Saturday, April 17, 2010

Productivity Sense and Nonsense

One often hears "workers are paid according to their productivity" and "the least productive workers are laid off first". These are mutually incompatible statements as commonly used. Either workers are paid according to their productivity, meaning no productivity basis exists for determining which are laid off, or they are paid on bases other than their productivity and laid off on that basis. Productivity is just output over input. If workers are paid for their productivity, the input, their wages, has been adjusted to equalize productivity among workers, so how can some be less productive than others? Individual productivity may be difficult or even impossible to measure, but that would just mean it is irrelevant to pay and both statements are false. It may be difficult to anticipate when hiring, but new hires that don't work out are often terminated, and if not, wages can be adjusted by raises or their absence over time. There is only one sense in which these statements can be understood together.

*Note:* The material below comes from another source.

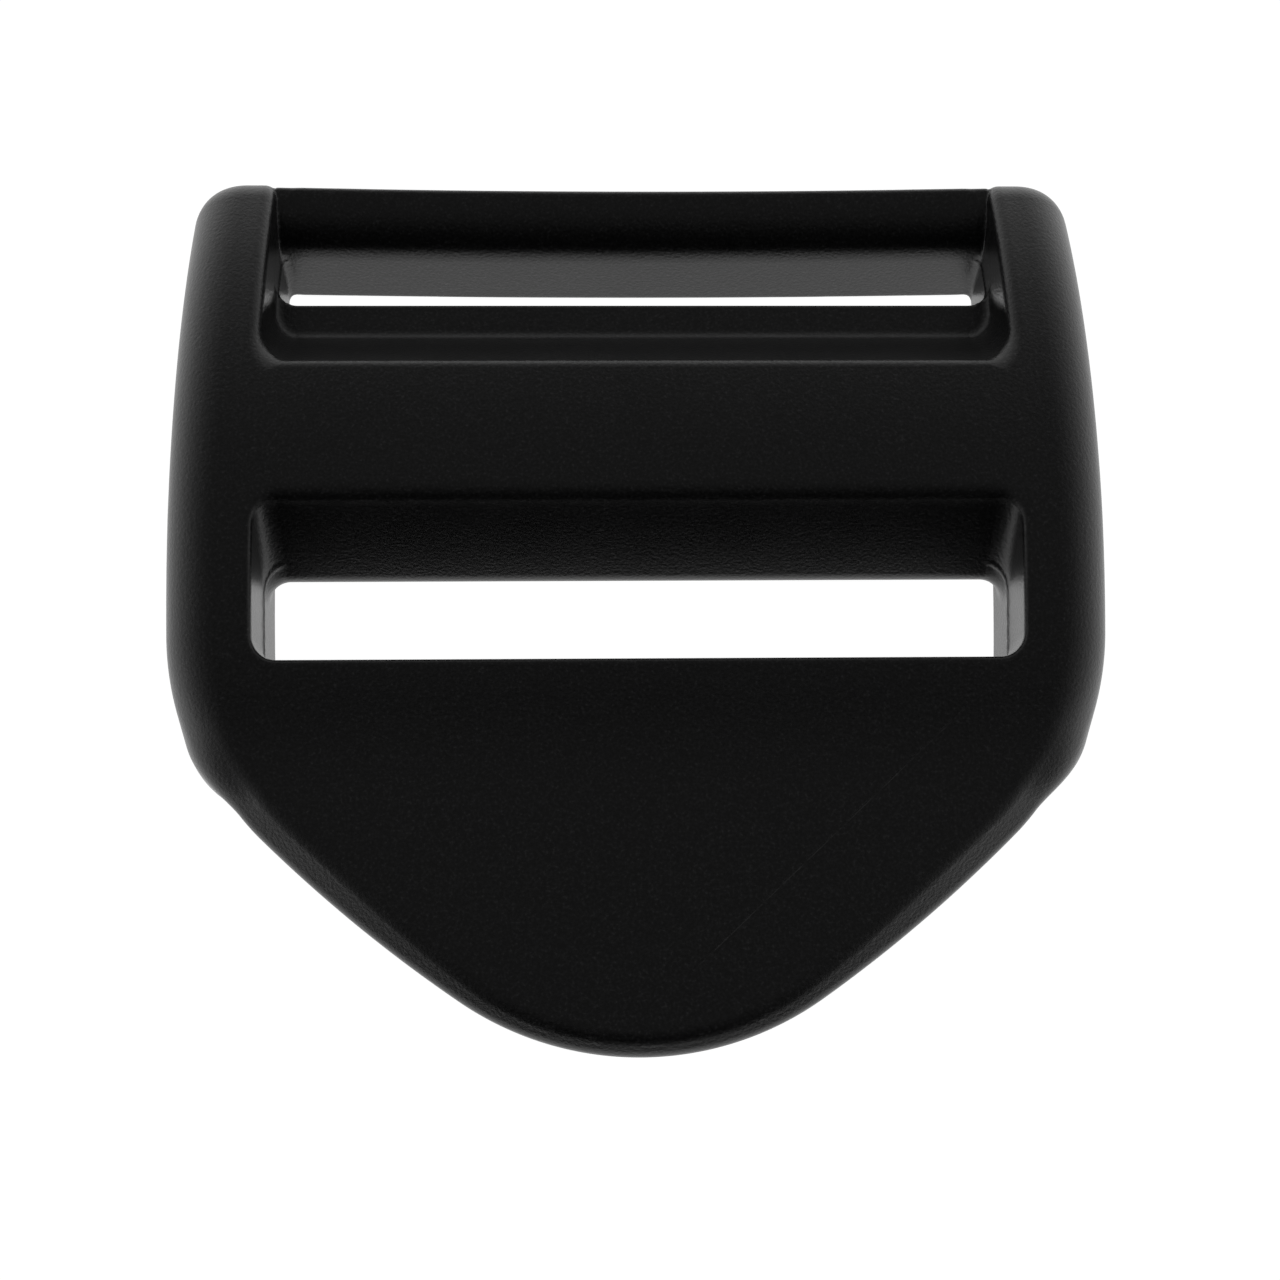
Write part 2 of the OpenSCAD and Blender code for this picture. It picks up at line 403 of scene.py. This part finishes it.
# Where each bar is parted from the rails, just inside the slot ends
PART_X = HALF_SLOT - 0.25
WIDE_SLOT_Y = (TAB_EDGE_Y + BAR_LOW[1]) / 2
NARROW_SLOT_Y = (BAR_HIGH[1] + ANCHOR_LOW[1]) / 2


def is_left(at):
    return at.x < -PART_X


def is_right(at):
    return at.x > PART_X


def is_anchor(at):
    return abs(at.x) < PART_X and at.y > NARROW_SLOT_Y


def is_centre(at):
    return abs(at.x) < PART_X and WIDE_SLOT_Y < at.y < NARROW_SLOT_Y


def is_tab(at):
    return abs(at.x) < PART_X and at.y < WIDE_SLOT_Y


MEMBERS = {
    "left_rail": is_left,
    "right_rail": is_right,
    "anchor_bar": is_anchor,
    "centre_bar": is_centre,
    "thumb_tab": is_tab,
}


def close_cuts(part):
    """Caps the open loops that the parting planes leave, facing outwards."""
    open_edges = [e for e in part.edges if e.is_boundary]
    caps = bmesh.ops.holes_fill(part, edges=open_edges, sides=0)["faces"]
    middle = sum(v.co.x for v in part.verts) / len(part.verts)
    for cap in caps:
        cap.normal_update()
        outward = cap.calc_center_median().x - middle
        if cap.normal.x * outward < 0:
            cap.normal_flip()
    bmesh.ops.triangulate(part, faces=caps)


def shade(mesh):
    """Smooth normals from the field itself, and flat ones on the caps."""
    count = len(mesh.vertices)
    points = np.empty(count * 3)
    mesh.vertices.foreach_get("co", points)
    points = points.reshape(count, 3) / MM
    slope = slope_of(moulding, points)
    normals = slope / np.maximum(np.linalg.norm(slope, axis=1, keepdims=True), 1e-9)
    corners = np.empty(len(mesh.loops), int)
    mesh.loops.foreach_get("vertex_index", corners)
    shown = normals[corners]
    for face in mesh.polygons:
        if abs(face.normal.x) > 0.9999 and abs(abs(face.center.x) / MM - PART_X) < 0.001:
            shown[face.loop_indices] = face.normal
    mesh.shade_smooth()
    mesh.normals_split_custom_set(shown)


def build_members(material):
    """One closed piece for each member of the moulding."""
    margin = 3 * GRID_STEP
    low = [-GRID_STEP * math.ceil((OUTER_X + margin) / GRID_STEP), TIP_Y - margin, -margin]
    high = [-low[0], FAR_Y + margin, HEIGHT + margin]
    points, quads = surface_net(moulding, low, high, GRID_STEP)
    points = settle(moulding, points, GRID_STEP)
    whole_mesh = bpy.data.meshes.new("whole")
    whole_mesh.from_pydata((points * MM).tolist(), [], quads.tolist())
    whole = bmesh.new()
    whole.from_mesh(whole_mesh)
    bpy.data.meshes.remove(whole_mesh)
    for x in (-PART_X, PART_X):
        geometry = whole.verts[:] + whole.edges[:] + whole.faces[:]
        plane = (x * MM, 0, 0)
        bmesh.ops.bisect_plane(whole, geom=geometry, dist=1e-8, plane_co=plane, plane_no=(1, 0, 0))
    for name, belongs in MEMBERS.items():
        part = whole.copy()
        others = [f for f in part.faces if not belongs(f.calc_center_median() / MM)]
        bmesh.ops.delete(part, geom=others, context="FACES")
        close_cuts(part)
        mesh = bpy.data.meshes.new(name + "_shell")
        part.to_mesh(mesh)
        part.free()
        mesh.materials.append(material)
        shade(mesh)
        piece = bpy.data.objects.new(name + "_shell", mesh)
        bpy.context.scene.collection.objects.link(piece)
        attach(piece, BODY)
        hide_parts(name)
    whole.free()


# ---- Material ----

def scratch_mask(nodes, links, place):
    """1 along one fine, broken scratch that crosses the tab, and 0 elsewhere."""
    turned = nodes.new("ShaderNodeMapping")
    turned.inputs["Location"].default_value = (0, 15.8, 0)
    turned.inputs["Rotation"].default_value = (0, 0, math.radians(-43))
    turned.inputs["Scale"].default_value = (1 / MM, 1 / MM, 1 / MM)
    links.new(place.outputs["Object"], turned.inputs["Vector"])
    axes = nodes.new("ShaderNodeSeparateXYZ")
    links.new(turned.outputs["Vector"], axes.inputs["Vector"])
    across = nodes.new("ShaderNodeMapRange")
    across.inputs["From Min"].default_value = 0.02
    across.inputs["From Max"].default_value = 0.07
    across.inputs["To Min"].default_value = 1
    across.inputs["To Max"].default_value = 0
    size = nodes.new("ShaderNodeMath")
    size.operation = "ABSOLUTE"
    links.new(axes.outputs["Y"], size.inputs[0])
    links.new(size.outputs["Value"], across.inputs["Value"])
    broken = nodes.new("ShaderNodeTexNoise")
    broken.inputs["Scale"].default_value = 0.9
    broken.inputs["Detail"].default_value = 3
    links.new(turned.outputs["Vector"], broken.inputs["Vector"])
    shown = nodes.new("ShaderNodeMapRange")
    shown.inputs["From Min"].default_value = 0.32
    shown.inputs["From Max"].default_value = 0.55
    links.new(broken.outputs["Fac"], shown.inputs["Value"])
    along = nodes.new("ShaderNodeMath")
    along.operation = "COMPARE"
    along.inputs[1].default_value = -1.7
    along.inputs[2].default_value = 9.6
    links.new(axes.outputs["X"], along.inputs[0])
    line = nodes.new("ShaderNodeMath")
    line.operation = "MULTIPLY"
    links.new(across.outputs["Result"], line.inputs[0])
    links.new(shown.outputs["Result"], line.inputs[1])
    mask = nodes.new("ShaderNodeMath")
    mask.operation = "MULTIPLY"
    links.new(line.outputs["Value"], mask.inputs[0])
    links.new(along.outputs["Value"], mask.inputs[1])
    return mask.outputs["Value"]


def grain_tint(nodes, links, place):
    """Black with a fine mottle and a few pale specks."""
    mottle = nodes.new("ShaderNodeTexNoise")
    mottle.inputs["Scale"].default_value = 6.5 / MM
    mottle.inputs["Detail"].default_value = 2
    links.new(place.outputs["Object"], mottle.inputs["Vector"])
    shades = nodes.new("ShaderNodeValToRGB")
    shades.color_ramp.elements[0].position = 0.4
    shades.color_ramp.elements[0].color = (0.0006, 0.0006, 0.0007, 1)
    shades.color_ramp.elements[1].position = 0.61
    shades.color_ramp.elements[1].color = (0.0078, 0.0078, 0.0083, 1)
    speck = shades.color_ramp.elements.new(0.78)
    speck.color = (0.03, 0.03, 0.031, 1)
    links.new(mottle.outputs["Fac"], shades.inputs["Fac"])
    return shades.outputs["Color"]


def black_plastic():
    """Black acetal, satin from a finely blasted mould, with a little wear."""
    material = bpy.data.materials.new("black_acetal")
    material.use_nodes = True
    nodes, links = material.node_tree.nodes, material.node_tree.links
    shader = nodes["Principled BSDF"]
    shader.inputs["IOR"].default_value = 1.46
    place = nodes.new("ShaderNodeTexCoord")
    grain = nodes.new("ShaderNodeTexNoise")
    grain.inputs["Scale"].default_value = 5.5 / MM
    grain.inputs["Detail"].default_value = 3
    links.new(place.outputs["Object"], grain.inputs["Vector"])
    texture = nodes.new("ShaderNodeBump")
    texture.inputs["Distance"].default_value = GRAIN_DEPTH * MM
    links.new(grain.outputs["Fac"], texture.inputs["Height"])
    links.new(grain_tint(nodes, links, place), shader.inputs["Base Color"])
    scratch = scratch_mask(nodes, links, place)
    groove = nodes.new("ShaderNodeBump")
    groove.inputs["Distance"].default_value = SCRATCH_DEPTH * MM
    groove.invert = True
    links.new(scratch, groove.inputs["Height"])
    links.new(texture.outputs["Normal"], groove.inputs["Normal"])
    links.new(groove.outputs["Normal"], shader.inputs["Normal"])
    patches = nodes.new("ShaderNodeTexNoise")
    patches.inputs["Scale"].default_value = 0.25 / MM
    links.new(place.outputs["Object"], patches.inputs["Vector"])
    spread = nodes.new("ShaderNodeMapRange")
    spread.inputs["To Min"].default_value = 0.29
    spread.inputs["To Max"].default_value = 0.35
    links.new(patches.outputs["Fac"], spread.inputs["Value"])
    worn = nodes.new("ShaderNodeMath")
    worn.operation = "MULTIPLY_ADD"
    worn.inputs[1].default_value = SCRATCH_ROUGHER
    links.new(scratch, worn.inputs[0])
    links.new(spread.outputs["Result"], worn.inputs[2])
    links.new(worn.outputs["Value"], shader.inputs["Roughness"])
    return material


# ---- Studio ----

def lit_floor():
    """A plain white light table under the buckle."""
    half = 1.5
    mesh = bpy.data.meshes.new("floor")
    corners = [(-half, -half, 0), (half, -half, 0), (half, half, 0), (-half, half, 0)]
    mesh.from_pydata(corners, [], [(0, 1, 2, 3)])
    material = bpy.data.materials.new("white_table")
    material.use_nodes = True
    shader = material.node_tree.nodes["Principled BSDF"]
    shader.inputs["Base Color"].default_value = (0.15, 0.15, 0.15, 1)
    shader.inputs["Roughness"].default_value = 0.9
    shader.inputs["Emission Color"].default_value = (1, 1, 1, 1)
    shader.inputs["Emission Strength"].default_value = 1.0
    mesh.materials.append(material)
    floor = bpy.data.objects.new("floor", mesh)
    bpy.context.scene.collection.objects.link(floor)


def light_tent():
    """Soft surround: bright low down at the sides and back, dark overhead and in front."""
    world = bpy.data.worlds.new("tent")
    world.use_nodes = True
    nodes, links = world.node_tree.nodes, world.node_tree.links
    background = nodes["Background"]
    background.inputs["Color"].default_value = (1, 1, 1, 1)
    place = nodes.new("ShaderNodeTexCoord")
    split = nodes.new("ShaderNodeSeparateXYZ")
    links.new(place.outputs["Generated"], split.inputs["Vector"])
    height = nodes.new("ShaderNodeMapRange")
    height.interpolation_type = "SMOOTHSTEP"
    height.inputs["From Min"].default_value = 0.0
    height.inputs["From Max"].default_value = 0.9
    height.inputs["To Min"].default_value = 0.78
    height.inputs["To Max"].default_value = 0.17
    links.new(split.outputs["Z"], height.inputs["Value"])
    front = nodes.new("ShaderNodeMapRange")
    front.interpolation_type = "SMOOTHSTEP"
    front.inputs["From Min"].default_value = -0.85
    front.inputs["From Max"].default_value = -0.2
    front.inputs["To Min"].default_value = 0.02
    front.inputs["To Max"].default_value = 1.0
    links.new(split.outputs["Y"], front.inputs["Value"])
    skirt = nodes.new("ShaderNodeMapRange")
    skirt.interpolation_type = "SMOOTHSTEP"
    skirt.inputs["From Min"].default_value = 0.0
    skirt.inputs["From Max"].default_value = 0.3
    skirt.inputs["To Min"].default_value = 0.15
    skirt.inputs["To Max"].default_value = 0.0
    links.new(split.outputs["Z"], skirt.inputs["Value"])
    share = nodes.new("ShaderNodeMath")
    share.operation = "MAXIMUM"
    links.new(front.outputs["Result"], share.inputs[0])
    links.new(skirt.outputs["Result"], share.inputs[1])
    level = nodes.new("ShaderNodeMath")
    level.operation = "MULTIPLY"
    links.new(height.outputs["Result"], level.inputs[0])
    links.new(share.outputs["Value"], level.inputs[1])
    links.new(level.outputs["Value"], background.inputs["Strength"])
    bpy.context.scene.world = world


def camera():
    """Looks down from just in front of straight above, with the tab nearest."""
    pitch = Matrix.Rotation(math.radians(9.35), 3, "X")
    yaw = Matrix.Rotation(math.radians(-1.54), 3, "Y")
    roll = Matrix.Rotation(math.radians(-0.27), 3, "Z")
    turn = pitch @ yaw @ roll
    aim = Vector((0.11, -2.18, 7.1)) * MM
    distance = 105 * MM
    data = bpy.data.cameras.new("camera")
    data.sensor_width = 36
    data.lens = 56.4
    data.clip_start, data.clip_end = 0.01, 10
    eye = bpy.data.objects.new("camera", data)
    eye.location = aim + turn.col[2] * distance
    eye.rotation_euler = turn.to_euler()
    bpy.context.scene.collection.objects.link(eye)
    bpy.context.scene.camera = eye


camera()
lit_floor()
light_tent()
build_members(black_plastic())
bpy.context.scene.view_settings.view_transform = "Standard"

In a downturn, what changes is the relative desirability or values of outputs, not inputs. The price usually doesn't even change much, but the quantity demanded. It is the work that becomes less productive, not the worker. Prices are sticky and wages are even more sticky. The worker that is laid off is no less productive than the co-worker that stays behind, rather, the workers that suffer layoffs are less productive in the sense of being less desired than workers that don't suffer layoffs. Productivity is an industry concept, only wages are an individual one. It is not productivity the manager uses in selecting which workers to lay off, rather, it is desirability the market uses in selecting which industries to reduce. Managers could reduce prices and wages to maintain quantity and employment, but some costs are fixed, some work has to be done, and some are other inputs over which they have no control, so it is easiest to treat both prices and wages as fixed and allow quantity and employment to fall. So what criteria do managers use in layoffs when all their workers have become less productive in the sense of desired? They may choose to layoff those with the highest wages to minimize number of layoffs and keep those more able to improve or less likely to demand their productivity or cause trouble, or they may select on connections or influence, pliability or sociability, seniority, or even age, race, and sex, but it is not productivity, per se, in the common sense of the meaning. Layoffs are fundamentally about discrimination. This is probably why most managers dislike doing it, or at least the good ones.